A useful drain-sump release packet proves the roof area, drain or scupper ID, sump condition, hardware status, prep, detail coating, reinforcement, photos, open holds, and release boundary before coating hides the evidence.

Direct answer

Before releasing roof coating at drains, sumps, scuppers, or overflow points, record the roof area, drain or scupper ID, coating system, release boundary, substrate and prep status, drain hardware status, sump shape, drainage path, ponding or staining evidence, seams and laps, fabric or mesh reinforcement, primer/base/top/detail coats, wet-film readings where required, drain opening protection, photos, open exceptions, and the person who released the area.

The record should prove that the drain detail was ready to coat and that the coating work did not block, bridge, bury, or hide a drainage defect. A final white-roof photo is not enough because it usually cannot show whether the bowl was clean, the sump was feathered, the fabric was embedded, the scupper throat was clear, or the strainer and clamping ring were handled under the approved procedure.

Use this field note as documentation guidance only. The coating manufacturer, roof-system manufacturer, project specifications, warranty documents, consultant, designer, owner, plumbing or drainage authority, AHJ, and site safety plan control the actual coating work, drain hardware handling, measurement method, and release decision.

Drain details fail quietly

Drain areas are small enough to be treated like minor details and important enough to decide whether a roof performs. A coating crew can do clean work across the field of roof and still create a dispute at the low point if the photo packet does not show what happened at the drain.

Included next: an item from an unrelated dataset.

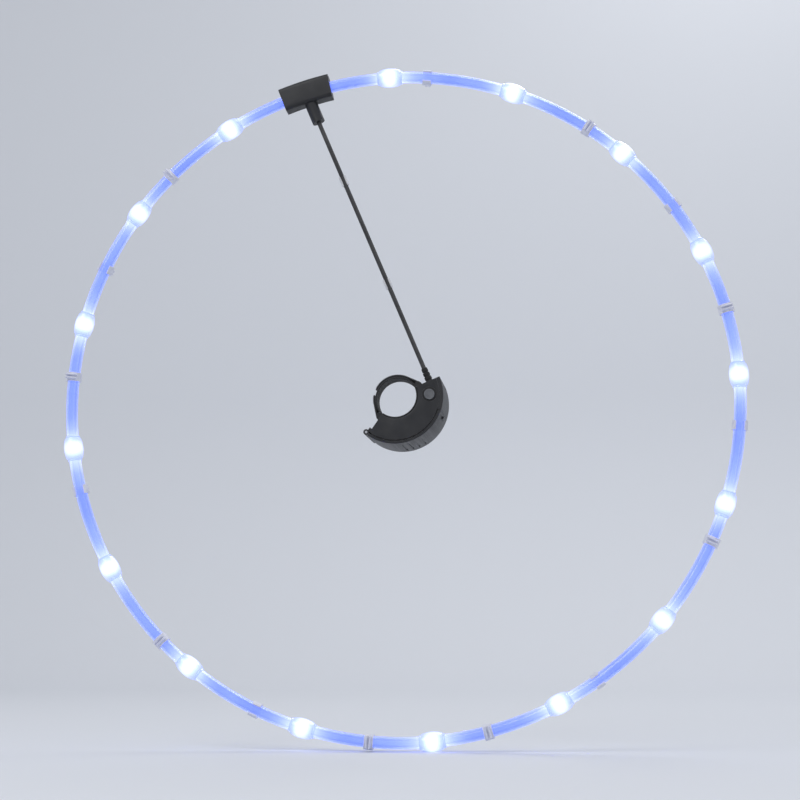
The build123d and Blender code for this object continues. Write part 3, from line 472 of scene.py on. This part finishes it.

The problem is timing. Once primer, mastic, base coat, fabric, and topcoat cover the sump, the reviewer may not be able to see the original condition. Was there ponding stain that needed owner direction? Was a seam fishmouth cut out? Was the clamping ring reinstalled? Was coating kept out of the drain opening? Was the overflow scupper left clear? If the record starts after the detail is coated, the team is left with guesses.

A drain-sump photo record is not a roofing design or warranty approval. It is a decision trail. It shows which drain area was checked, what was visible before coating, what was corrected, what was coated, what was left open, and what exact area was released.

Set the release boundary

Start by naming the roof area and the drainage point. Use the building, roof level, gridline, drain number, scupper number, overflow drain number, bay, elevation, warranty area, or marked roof plan that the reviewer will recognize later. Do not let a close-up of a drain bowl stand for an entire roof area.

Then mark the release boundary. A drain area may be released while a nearby curb, wall flashing, overflow scupper, wet substrate, or unresolved ponding area stays on hold. The record should say whether the release covers one drain, one sump, one scupper run, one roof area, or the full coating phase.

Use photos to support that boundary. Take a wide photo showing the drain or scupper in context, a marked plan or sketch, and close photos of the detail. If the coating crew will work from a hold line, photograph that hold line before coating starts.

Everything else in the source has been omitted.